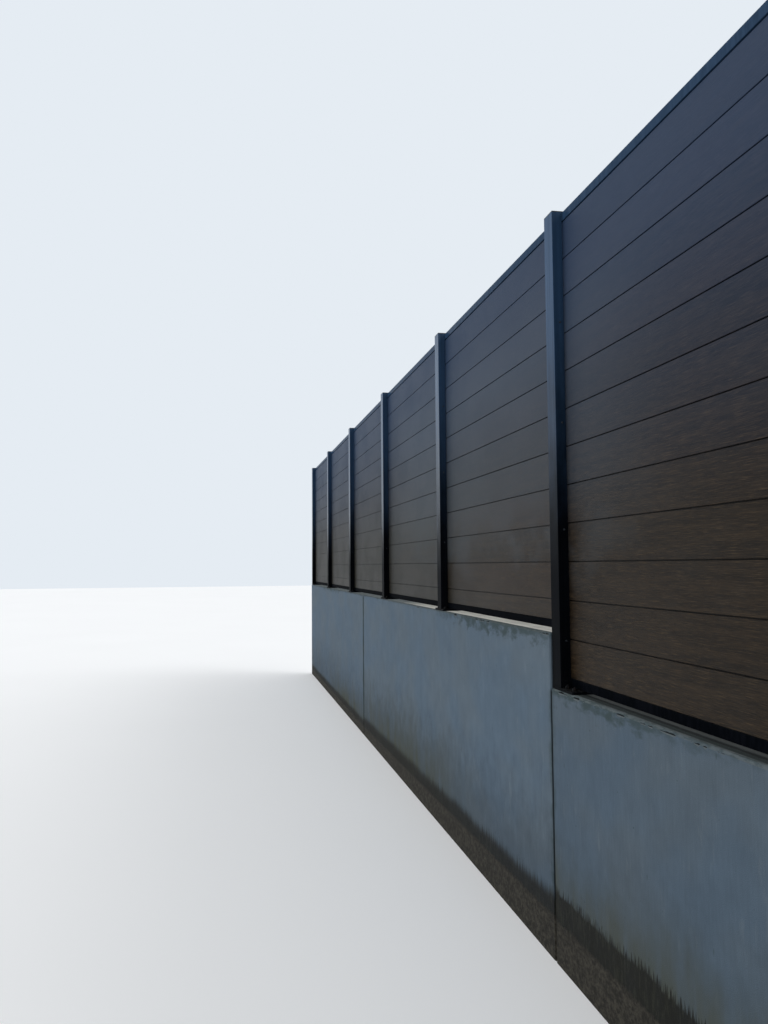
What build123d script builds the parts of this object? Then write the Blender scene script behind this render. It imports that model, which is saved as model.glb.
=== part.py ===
from build123d import *
import os

# Fence of tongue-and-groove composite boards between extruded metal posts, standing on a
# stepped retaining wall of precast concrete elements. Millimetres. X runs along the fence
# towards its low end, Y goes from the open side through the fence, and Z is up. The origin is
# on the underside of the wall, at the middle of its length and of its thickness.

# The run
bay_count = 6
low_bay_count = 1           # bays that stand on the low wall
bay_pitch = 1830.0          # post centre to post centre

# Retaining wall
wall_thickness = 150.0
low_wall_height = 1050.0
wall_step = 215.0           # rise of the wall's top behind the second post
high_element_count = 2
element_joint = 10.0        # open joint between two elements
wall_chamfer = 8.0          # long edges along the top
joint_chamfer = 5.0         # upright edges at the joints
wall_end_margin = 50.0      # wall left past the last base plate at the low end

# Posts: one hollow extrusion with a board slot down each side
post_width = 85.0           # along the fence
post_depth = 104.0          # across the fence
post_wall = 2.5
post_corner = 2.5
slot_depth = 24.0
post_rise = 6.0             # post above the top rail

# Post caps: a flat lid with two plugs that push into the post's chambers
cap_thickness = 4.0
cap_chamfer = 1.2
plug_length = 14.0
plug_wall = 2.0
plug_clearance = 0.4

# Base plates, welded under the posts and bolted to the wall
plate_length = 200.0
plate_lip = 2.0             # plate past the post's front and back
plate_thickness = 10.0
plate_corner = 6.0
plate_setback = 4.0         # plate behind the wall's face

# Boards
board_thickness = 20.0
board_cover = 150.0         # height that one board adds to the panel
low_bay_boards = 12
shadow_gap = 4.0            # recessed line between two boards
shoulder_thickness = 9.0    # what shows at the bottom of the recessed line
tongue_thickness = 6.0
tongue_height = 10.0
tongue_clearance = 0.5
board_chamfer = 1.0
slot_clearance = 0.5        # between a board's face and the slot's wall
board_end_gap = 6.0         # room for a board to grow in the slot
seat_gap = 0.3              # where one piece rests on the next

# Rails under and over the boards
rail_height = 33.0
rail_proud = 3.0            # rail past the face of the boards
rail_wall = 2.0
rail_rib_height = 8.0
rail_corner = 1.0
rail_end_gap = 0.3
plate_to_rail = 4.0         # bottom rail clear of the base plates

# Levels
high_wall_height = low_wall_height + wall_step
rail_above_wall = plate_thickness + plate_to_rail
boards_top = low_wall_height + rail_above_wall + rail_height + low_bay_boards * board_cover
post_top = boards_top + rail_height + post_rise

# Places along the fence: post 1 stands at the low end
plate_end_past_post = (plate_length - post_width) / 2
wall_length = bay_count * bay_pitch + post_width / 2 + plate_length / 2 + wall_end_margin
low_end = wall_length / 2
post_x = [low_end - wall_end_margin - plate_length / 2 - i * bay_pitch for i in range(bay_count + 1)]
step_x = post_x[low_bay_count] - post_width / 2
high_element_pitch = (step_x - (post_x[-1] - post_width / 2)) / high_element_count

# Places across the fence
plate_depth = post_depth + 2 * plate_lip
fence_y = -wall_thickness / 2 + plate_setback + plate_depth / 2

# Fits
slot_width = board_thickness + 2 * slot_clearance
groove_width = tongue_thickness + 2 * tongue_clearance
groove_depth = tongue_height + 2 * tongue_clearance
clear_opening = bay_pitch - post_width
board_length = clear_opening + 2 * (slot_depth - board_end_gap)
rail_length = clear_opening - 2 * rail_end_gap
rail_width = board_thickness + 2 * rail_proud

ON_BASE = (Align.CENTER, Align.MIN)


def wall_element(near_x, far_x, height):
    """Upright precast slab with its top edges and the edges of its ends bevelled."""
    slab = Pos((near_x + far_x) / 2, 0, 0) * Box(
        near_x - far_x, wall_thickness, height, align=(Align.CENTER, Align.CENTER, Align.MIN)
    )
    upright = slab.edges().filter_by(Axis.Z)
    slab = chamfer(upright, joint_chamfer)
    long_top_edges = slab.faces().sort_by(Axis.Z)[-1].edges().filter_by(Axis.X)
    return chamfer(long_top_edges, wall_chamfer)


def chamber_sizes():
    """Length and width of the post's front and back chambers, and their distance off centre."""
    inner = slot_width / 2 + post_wall
    outer = post_depth / 2 - post_wall
    return post_width - 2 * post_wall, outer - inner, (outer + inner) / 2


def post_profile():
    """Section of the post: two outer chambers, a web chamber and a slot at each side."""
    chamber_length, chamber_width, chamber_offset = chamber_sizes()
    profile = RectangleRounded(post_width, post_depth, post_corner)
    for side in (-1, 1):
        profile -= Pos(side * (post_width - slot_depth) / 2, 0) * Rectangle(slot_depth, slot_width)
        profile -= Pos(0, side * chamber_offset) * Rectangle(chamber_length, chamber_width)
    profile -= Rectangle(post_width - 2 * (slot_depth + post_wall), slot_width)
    return profile


def post(x, foot_z):
    """Post from its base plate up to just above the top rail."""
    start = foot_z + plate_thickness
    return Pos(x, fence_y, start) * extrude(post_profile(), amount=post_top - start)


def post_cap(x):
    """Flat lid with a bevelled rim and a hollow plug for each outer chamber."""
    lid = extrude(RectangleRounded(post_width, post_depth, post_corner), amount=cap_thickness)
    lid = chamfer(lid.faces().sort_by(Axis.Z)[-1].edges(), cap_chamfer)
    chamber_length, chamber_width, chamber_offset = chamber_sizes()
    plug_size = (chamber_length - 2 * plug_clearance, chamber_width - 2 * plug_clearance)
    ring = Rectangle(*plug_size) - Rectangle(*(size - 2 * plug_wall for size in plug_size))
    for side in (-1, 1):
        lid += Pos(0, side * chamber_offset, 0) * extrude(ring, amount=-plug_length)
    return Pos(x, fence_y, post_top) * lid


def base_plate(x, foot_z):
    """Plate with rounded corners on the wall's top, under the post."""
    plate = extrude(RectangleRounded(plate_length, plate_depth, plate_corner), amount=plate_thickness)
    return Pos(x, fence_y, foot_z) * plate


def board_profile(cover):
    """Section of a board: groove below, and above it a recessed shoulder with the tongue."""
    face_height = cover - shadow_gap
    profile = Rectangle(board_thickness, face_height, align=ON_BASE)
    profile = chamfer(profile.vertices(), board_chamfer)
    shoulder_top = cover - seat_gap
    shoulder = Rectangle(shoulder_thickness, shadow_gap - seat_gap, align=ON_BASE)
    tongue = Rectangle(tongue_thickness, tongue_height, align=ON_BASE)
    profile += Pos(0, face_height) * shoulder
    profile += Pos(0, shoulder_top) * tongue
    return profile - Rectangle(groove_width, groove_depth, align=ON_BASE)


def along_fence(profile, x, z, length):
    """Profile drawn across the fence, run for a length along it about x."""
    return Pos(x - length / 2, fence_y, z) * extrude(Plane.YZ * profile, amount=length)


def boards(x, panel_bottom):
    """Boards of one bay, stacked down from the top rail, the lowest cut to what is left."""
    whole_board = board_profile(board_cover)
    stack = []
    top = boards_top
    while top - panel_bottom >= board_cover:
        top -= board_cover
        stack.append(along_fence(whole_board, x, top, board_length))
    if top > panel_bottom:
        cut_board = board_profile(top - panel_bottom)
        stack.append(along_fence(cut_board, x, panel_bottom, board_length))
    return Compound(children=stack)


def bottom_rail_profile():
    """Hollow rail with a rib on top that enters the groove of the lowest board."""
    outer = RectangleRounded(rail_width, rail_height - seat_gap, rail_corner)
    tube = outer - offset(outer, amount=-rail_wall)
    rib = Rectangle(tongue_thickness, rail_rib_height, align=ON_BASE)
    tube = Pos(0, (rail_height - seat_gap) / 2) * tube
    return tube + Pos(0, rail_height - seat_gap) * rib


def top_rail_profile():
    """Hollow rail with a groove below that covers the tongue of the topmost board."""
    outer = RectangleRounded(rail_width, rail_height, rail_corner)
    chamber_height = rail_height - groove_depth - 2 * rail_wall
    chamber = Rectangle(rail_width - 2 * rail_wall, chamber_height, align=ON_BASE)
    profile = Pos(0, rail_height / 2) * outer
    profile -= Rectangle(groove_width, groove_depth, align=ON_BASE)
    return profile - Pos(0, groove_depth + rail_wall) * chamber


def save(solid, name):
    export_step(solid, f"parts/{name}.step")


os.makedirs("parts", exist_ok=True)

save(wall_element(low_end, step_x, low_wall_height), "wall_element_low")
high_names = ["wall_element_high_near", "wall_element_high_far"]
for i in range(high_element_count):
    near_x = step_x - i * high_element_pitch - element_joint
    far_x = step_x - (i + 1) * high_element_pitch
    name = high_names[i] if i < len(high_names) else f"wall_element_high_{i + 1}"
    save(wall_element(near_x, far_x, high_wall_height), name)

# The plate of a post at a step is pushed back from the edge, so that it stays on its own element
plate_shift = plate_end_past_post
for i, x in enumerate(post_x):
    on_low_wall = i <= low_bay_count
    foot_z = low_wall_height if on_low_wall else high_wall_height
    at_edge = i in (low_bay_count, bay_count)
    plate_x = x + plate_shift if at_edge else x
    save(base_plate(plate_x, foot_z), f"base_plate_{i + 1}")
    save(post(x, foot_z), f"post_{i + 1}")
    save(post_cap(x), f"post_cap_{i + 1}")

for i in range(bay_count):
    middle_x = (post_x[i] + post_x[i + 1]) / 2
    wall_top = low_wall_height if i < low_bay_count else high_wall_height
    rail_z = wall_top + rail_above_wall
    save(along_fence(bottom_rail_profile(), middle_x, rail_z, rail_length), f"bottom_rail_{i + 1}")
    save(boards(middle_x, rail_z + rail_height), f"boards_bay_{i + 1}")
    save(along_fence(top_rail_profile(), middle_x, boards_top, rail_length), f"top_rail_{i + 1}")
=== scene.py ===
import math
import random
from types import SimpleNamespace

import bmesh
import bpy
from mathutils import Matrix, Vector, noise


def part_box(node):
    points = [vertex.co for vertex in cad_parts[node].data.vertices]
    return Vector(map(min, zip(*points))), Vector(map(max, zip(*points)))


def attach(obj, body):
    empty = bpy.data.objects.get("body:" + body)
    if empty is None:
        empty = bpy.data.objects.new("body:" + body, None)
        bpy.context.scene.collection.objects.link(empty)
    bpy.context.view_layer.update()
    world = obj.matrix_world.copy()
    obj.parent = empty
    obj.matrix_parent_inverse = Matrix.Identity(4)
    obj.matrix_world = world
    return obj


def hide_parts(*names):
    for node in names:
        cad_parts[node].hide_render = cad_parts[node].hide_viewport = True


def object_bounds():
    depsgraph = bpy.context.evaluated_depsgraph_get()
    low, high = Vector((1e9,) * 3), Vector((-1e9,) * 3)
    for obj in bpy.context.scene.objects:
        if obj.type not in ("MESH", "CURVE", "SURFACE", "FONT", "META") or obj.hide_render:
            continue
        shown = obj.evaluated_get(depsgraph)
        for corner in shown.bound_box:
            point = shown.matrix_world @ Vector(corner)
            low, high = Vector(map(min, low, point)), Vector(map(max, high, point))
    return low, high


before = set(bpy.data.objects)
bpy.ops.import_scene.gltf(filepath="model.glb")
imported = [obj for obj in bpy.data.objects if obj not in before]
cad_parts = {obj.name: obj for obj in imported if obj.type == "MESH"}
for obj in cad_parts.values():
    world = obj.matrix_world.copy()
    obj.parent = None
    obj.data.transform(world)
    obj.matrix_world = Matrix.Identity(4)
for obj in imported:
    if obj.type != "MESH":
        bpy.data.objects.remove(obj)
cad_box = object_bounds()


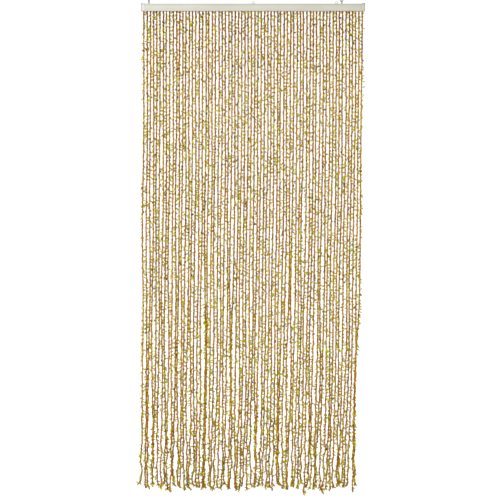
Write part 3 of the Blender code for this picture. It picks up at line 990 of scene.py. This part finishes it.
def makeLeaves(kind, spots):
    blade = addObject("leafBlade" + kind["name"], leafMesh(kind))
    bm = bmesh.new()
    for spot in spots:
        bm.verts.new(spot["place"])
    points = meshFrom(bm, "leafPoints")
    for key, form, width in (("turn", "FLOAT_VECTOR", 3), ("size", "FLOAT", 1), ("tone", "FLOAT", 1)):
        layer = points.attributes.new(key, form, "POINT")
        values = [v for spot in spots for v in (spot[key] if width == 3 else (spot[key],))]
        layer.data.foreach_set("vector" if width == 3 else "value", values)
    holder = addObject("leafPoints", points)
    holder.modifiers.new("leaves", "NODES").node_group = leafNodes(blade)
    mesh = evaluatedMesh(holder)
    mesh.name = "leaves" + kind["name"]
    mesh.materials.clear()
    for thing in (holder, blade):
        bpy.data.objects.remove(thing)
    addPiece("leaves" + kind["name"], mesh, leafFinish(kind), "leaf_strings")
    print("leaves", kind["name"], len(spots), "in", len(mesh.polygons), "faces")


spotsByKind = leafSpots()
for kind in leafKinds:
    makeLeaves(kind, spotsByKind[kind["name"]])
print("leaves made")


# white studio: bright sky, pale floor, a soft key from the left and a fill from the right

studioSet = {
    "sky": 1.12, "floorHeight": -2.04, "floorSize": 16.0,
    "floorColour": (0.93, 0.93, 0.93), "floorGlow": 0.12,
    "key": {"place": (-2.1, -2.7, 1.1), "aim": (-0.1, 0, -0.6), "size": 1.4, "power": 24.5},
    "fill": {"place": (2.4, -3.0, 0.2), "aim": (0.1, 0, -1.0), "size": 1.8, "power": 6.7},
}


def addSoftbox(name, spec):
    data = bpy.data.lights.new(name, "AREA")
    data.shape = "SQUARE"
    data.size = spec["size"]
    data.energy = spec["power"]
    box = addObject(name, data)
    box.location = spec["place"]
    box.rotation_euler = (Vector(spec["aim"]) - Vector(spec["place"])).to_track_quat("-Z", "Y").to_euler()


def makeStudio():
    scene.view_settings.view_transform = "Standard"
    world = bpy.data.worlds.new("studio")
    world.use_nodes = True
    sky = world.node_tree.nodes["Background"]
    sky.inputs["Color"].default_value = (1, 1, 1, 1)
    sky.inputs["Strength"].default_value = studioSet["sky"]
    scene.world = world
    addSoftbox("keySoftbox", studioSet["key"])
    addSoftbox("fillSoftbox", studioSet["fill"])
    made, tree, shader = newFinish("paleFloor", 0.8)
    shader.inputs["Base Color"].default_value = (*studioSet["floorColour"], 1)
    shader.inputs["Emission Color"].default_value = (1, 1, 1, 1)
    shader.inputs["Emission Strength"].default_value = studioSet["floorGlow"]
    bm = bmesh.new()
    bmesh.ops.create_grid(bm, x_segments=1, y_segments=1, size=studioSet["floorSize"] / 2)
    bmesh.ops.translate(bm, vec=(0, 0, studioSet["floorHeight"]), verts=bm.verts)
    addObject("paleFloor", meshFrom(bm, "paleFloor"), made)


makeStudio()
print("studio lit")
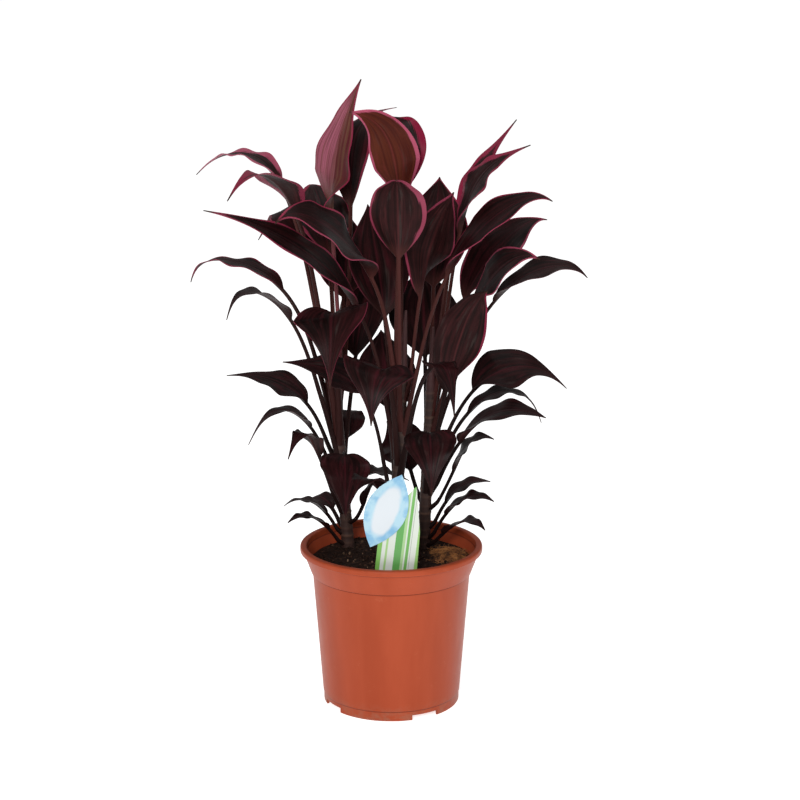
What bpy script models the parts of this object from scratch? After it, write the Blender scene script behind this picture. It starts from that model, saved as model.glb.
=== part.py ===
"""Ti plant: three canes with strap-stalked leaves, in a 14 cm nursery pot with soil and a plant label.

Metres, +Z up. The origin is the middle of the pot's underside, and -Y is the side that shows the label.
The leaf list is in millimetres and degrees, chosen leaf by leaf.
"""

import math
from collections import namedtuple

import bmesh
import bpy
from mathutils import Matrix, Vector, noise

MM = 0.001
GAP = 0.3 * MM  # between neighbouring pieces

# Pot, all radii to the outside unless named otherwise
RIM_RADIUS = 70 * MM
POT_HEIGHT = 125 * MM
LIP_HEIGHT = 4.7 * MM
BAND_TOP_RADIUS = 67.6 * MM
BAND_FOOT_RADIUS = 61.4 * MM
BAND_FOOT = 103.6 * MM
BASE_RADIUS = 53 * MM
WALL_FLARE = 0.072  # how much the wall opens per unit of height
BAND_STEP = 0.9 * MM
WALL = 1.6 * MM
FOOT_BAND = 8 * MM
FOOT_STEP = 0.5 * MM
DISH_RADIUS = 30 * MM  # the middle of the base, which stands on the ground
CHANNEL_HEIGHT = 5 * MM  # the drain channel round it
FOOT_RING = 2.6 * MM
ROUND_OVER = 1.3 * MM  # at the top of the lip
NOTCH = (12 * MM, 22 * MM, 4.1 * MM)  # through the foot, along it, and its height
NOTCH_TURNS = (30, 120, 210, 300)
DRAIN_RADIUS = 3.5 * MM
DRAIN_CIRCLE = 41 * MM
DRAINS = 8
DRAIN_SIDES = 10
POT_STEPS = 48
PAST = 1 * MM  # how far a cutter reaches past the face that it cuts

# Soil
SOIL_TOP = 112 * MM
SOIL_DOME = 2.2 * MM
CRUMB = 1.5 * MM
CRUMB_PITCH = 7 * MM
CRUMB_SLICE = 3.1  # which slice of the noise the crumbs come from
CRUMB_FADE = 6  # how fast the crumbs come in from the wall
SOIL_STEPS = 36
SOIL_RINGS = 8
HOLE_ABOVE = 15 * MM  # how far the cutters of the holes stand out of the soil
HOLE_SIDES = 12
SLOT = (34 * MM, 60 * MM)  # width and height of the cutter that the card stands in

# Coir left on the soil
COIR_PLACE = (43 * MM, 8 * MM)
COIR_HALF = (14 * MM, 20 * MM)
COIR_FLAT = SOIL_TOP + 0.4 * MM
COIR_HEIGHT = 5 * MM
COIR_EDGE = 0.6 * MM
COIR_LEVEL = 2.5  # the soil starts to level at this many half sizes from the coir
OUTLINE_LUMP = (0.22, 2.3)  # depth and frequency of the tuft's uneven outline
TOP_LUMP = (0.5, 5.1)  # the same for its top

# Plant label: a card that stands in the soil, with a pointed oval head on its face
CARD_Y = -53 * MM
CARD_THICK = 0.6 * MM
CARD_OUTLINE = [
    (-6, 72), (8, 72), (18, 104), (21.5, 150), (19, 186), (4, 168), (-9, 148), (-12, 122), (-11, 104)
]
HEAD_CENTRE = (-3.6, 166.8)
HEAD_LENGTH = 60.5
HEAD_WIDTH = 31
HEAD_LEAN = 23
HEAD_STEPS = 10

# Canes: foot on the soil, where the leaves end, radius at the foot and at the top, all in mm
Cane = namedtuple("Cane", "foot top foot_radius top_radius")
CANES = {
    "left": Cane((-34, 30, 112), (-42, 20, 236), 5.0, 3.6),
    "centre": Cane((2, -20, 112), (9, -8, 262), 5.5, 3.6),
    "right": Cane((25, 26, 112), (30, 16, 246), 5.0, 3.6),
}
CANE_DEPTH = 45  # below the soil
CANE_RESOLUTION = 3
STRAIGHTS = 6
SPEAR = 46  # the furled leaf above the last foot
SPEAR_MIDDLE = 0.6  # its radius halfway, as a share of the cane's
SPEAR_RADIUS = 0.9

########

> [DO THIS] Give back the opening line of the records above and every line after it, up to and including the one with "bay_pitch = 1830.0", unchanged.

> [TASK RESPONSE]
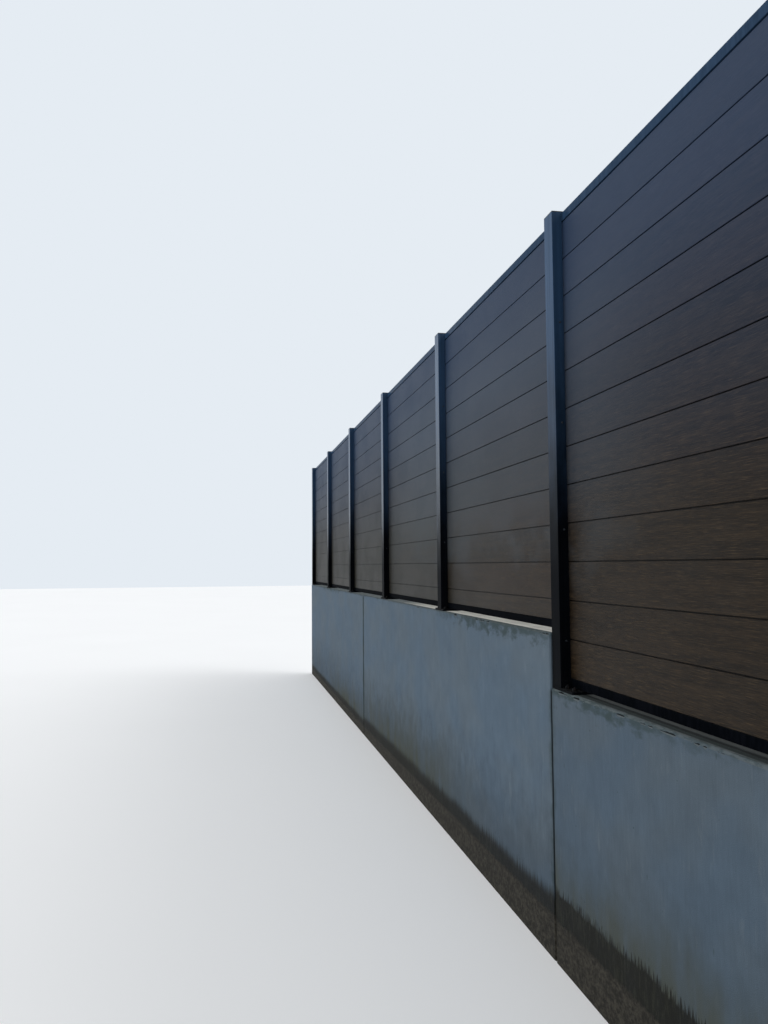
What build123d script builds the parts of this object? Then write the Blender scene script behind this render. It imports that model, which is saved as model.glb.
=== part.py ===
from build123d import *
import os

# Fence of tongue-and-groove composite boards between extruded metal posts, standing on a
# stepped retaining wall of precast concrete elements. Millimetres. X runs along the fence
# towards its low end, Y goes from the open side through the fence, and Z is up. The origin is
# on the underside of the wall, at the middle of its length and of its thickness.

# The run
bay_count = 6
low_bay_count = 1           # bays that stand on the low wall
bay_pitch = 1830.0          # post centre to post centre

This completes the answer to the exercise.